### Data provided

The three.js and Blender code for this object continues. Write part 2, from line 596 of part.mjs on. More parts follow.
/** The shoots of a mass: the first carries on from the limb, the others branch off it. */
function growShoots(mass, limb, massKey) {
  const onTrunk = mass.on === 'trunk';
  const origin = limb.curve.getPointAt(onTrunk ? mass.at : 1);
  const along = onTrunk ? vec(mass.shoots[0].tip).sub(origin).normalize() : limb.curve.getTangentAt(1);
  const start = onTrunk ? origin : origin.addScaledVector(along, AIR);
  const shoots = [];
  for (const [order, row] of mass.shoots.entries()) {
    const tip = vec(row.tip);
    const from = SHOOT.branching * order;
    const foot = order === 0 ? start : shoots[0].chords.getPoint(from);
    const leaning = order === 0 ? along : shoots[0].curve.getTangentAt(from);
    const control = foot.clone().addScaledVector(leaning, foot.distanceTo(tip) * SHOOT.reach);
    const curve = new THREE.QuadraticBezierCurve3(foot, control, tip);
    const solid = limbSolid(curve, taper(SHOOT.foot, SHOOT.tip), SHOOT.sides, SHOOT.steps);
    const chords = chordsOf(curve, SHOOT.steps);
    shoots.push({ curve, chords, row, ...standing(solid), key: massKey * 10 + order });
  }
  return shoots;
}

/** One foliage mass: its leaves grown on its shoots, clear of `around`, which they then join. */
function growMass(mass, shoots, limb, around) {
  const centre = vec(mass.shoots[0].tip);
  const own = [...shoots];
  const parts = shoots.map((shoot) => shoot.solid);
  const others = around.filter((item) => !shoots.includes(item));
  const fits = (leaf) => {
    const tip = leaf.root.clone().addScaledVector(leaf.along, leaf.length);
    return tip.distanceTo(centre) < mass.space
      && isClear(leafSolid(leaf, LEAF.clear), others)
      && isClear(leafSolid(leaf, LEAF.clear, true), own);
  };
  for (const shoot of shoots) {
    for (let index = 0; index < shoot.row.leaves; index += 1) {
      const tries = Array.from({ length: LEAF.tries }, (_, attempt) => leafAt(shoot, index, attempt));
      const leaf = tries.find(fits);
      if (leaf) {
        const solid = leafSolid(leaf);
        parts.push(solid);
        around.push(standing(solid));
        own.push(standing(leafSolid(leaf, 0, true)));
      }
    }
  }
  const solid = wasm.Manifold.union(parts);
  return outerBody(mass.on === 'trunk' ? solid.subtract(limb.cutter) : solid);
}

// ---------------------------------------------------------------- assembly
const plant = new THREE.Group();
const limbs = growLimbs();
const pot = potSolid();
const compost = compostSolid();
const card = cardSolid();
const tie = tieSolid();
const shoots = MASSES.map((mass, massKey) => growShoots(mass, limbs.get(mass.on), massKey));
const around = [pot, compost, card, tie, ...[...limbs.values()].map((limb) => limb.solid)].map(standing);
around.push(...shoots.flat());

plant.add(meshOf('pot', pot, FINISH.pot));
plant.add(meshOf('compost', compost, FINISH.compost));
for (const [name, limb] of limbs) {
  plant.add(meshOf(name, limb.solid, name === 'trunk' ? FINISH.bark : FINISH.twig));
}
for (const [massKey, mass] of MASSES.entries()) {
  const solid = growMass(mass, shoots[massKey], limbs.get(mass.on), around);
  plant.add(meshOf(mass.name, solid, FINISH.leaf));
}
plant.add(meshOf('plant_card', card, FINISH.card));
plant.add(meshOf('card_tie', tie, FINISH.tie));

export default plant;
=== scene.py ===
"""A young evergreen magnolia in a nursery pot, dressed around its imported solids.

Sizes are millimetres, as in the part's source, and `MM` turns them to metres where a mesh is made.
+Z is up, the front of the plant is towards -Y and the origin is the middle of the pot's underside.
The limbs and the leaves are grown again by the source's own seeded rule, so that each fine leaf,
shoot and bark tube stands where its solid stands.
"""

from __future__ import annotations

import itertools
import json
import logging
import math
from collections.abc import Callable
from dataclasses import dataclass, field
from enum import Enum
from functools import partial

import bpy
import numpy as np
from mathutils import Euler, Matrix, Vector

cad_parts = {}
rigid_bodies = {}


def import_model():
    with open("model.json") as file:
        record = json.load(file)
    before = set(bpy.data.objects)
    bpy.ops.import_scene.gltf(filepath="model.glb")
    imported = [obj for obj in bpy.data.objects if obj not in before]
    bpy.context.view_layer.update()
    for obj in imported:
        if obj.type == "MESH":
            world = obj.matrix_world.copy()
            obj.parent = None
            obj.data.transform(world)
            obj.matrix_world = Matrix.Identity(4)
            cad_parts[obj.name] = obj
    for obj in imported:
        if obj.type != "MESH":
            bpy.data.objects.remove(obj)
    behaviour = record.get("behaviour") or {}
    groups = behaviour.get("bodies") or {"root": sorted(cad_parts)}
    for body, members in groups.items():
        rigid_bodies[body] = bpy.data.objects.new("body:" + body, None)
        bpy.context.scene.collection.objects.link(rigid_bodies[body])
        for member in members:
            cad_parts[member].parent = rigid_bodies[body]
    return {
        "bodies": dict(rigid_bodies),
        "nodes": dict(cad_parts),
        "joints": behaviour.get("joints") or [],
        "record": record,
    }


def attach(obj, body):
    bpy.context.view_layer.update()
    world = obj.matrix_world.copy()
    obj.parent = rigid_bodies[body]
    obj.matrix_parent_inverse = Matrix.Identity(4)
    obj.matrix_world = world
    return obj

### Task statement
Working from the data above, extract solely the lines from the one containing "plant.add(meshOf('pot', pot, FINISH.pot));" through the one containing "from mathutils import Euler, Matrix, Vector", exactly as they appear, both included.

### Task solution
plant.add(meshOf('pot', pot, FINISH.pot));
plant.add(meshOf('compost', compost, FINISH.compost));
for (const [name, limb] of limbs) {
  plant.add(meshOf(name, limb.solid, name === 'trunk' ? FINISH.bark : FINISH.twig));
}
for (const [massKey, mass] of MASSES.entries()) {
  const solid = growMass(mass, shoots[massKey], limbs.get(mass.on), around);
  plant.add(meshOf(mass.name, solid, FINISH.leaf));
}
plant.add(meshOf('plant_card', card, FINISH.card));
plant.add(meshOf('card_tie', tie, FINISH.tie));

export default plant;
=== scene.py ===
"""A young evergreen magnolia in a nursery pot, dressed around its imported solids.

Sizes are millimetres, as in the part's source, and `MM` turns them to metres where a mesh is made.
+Z is up, the front of the plant is towards -Y and the origin is the middle of the pot's underside.
The limbs and the leaves are grown again by the source's own seeded rule, so that each fine leaf,
shoot and bark tube stands where its solid stands.
"""

from __future__ import annotations

import itertools
import json
import logging
import math
from collections.abc import Callable
from dataclasses import dataclass, field
from enum import Enum
from functools import partial

import bpy
import numpy as np
from mathutils import Euler, Matrix, Vector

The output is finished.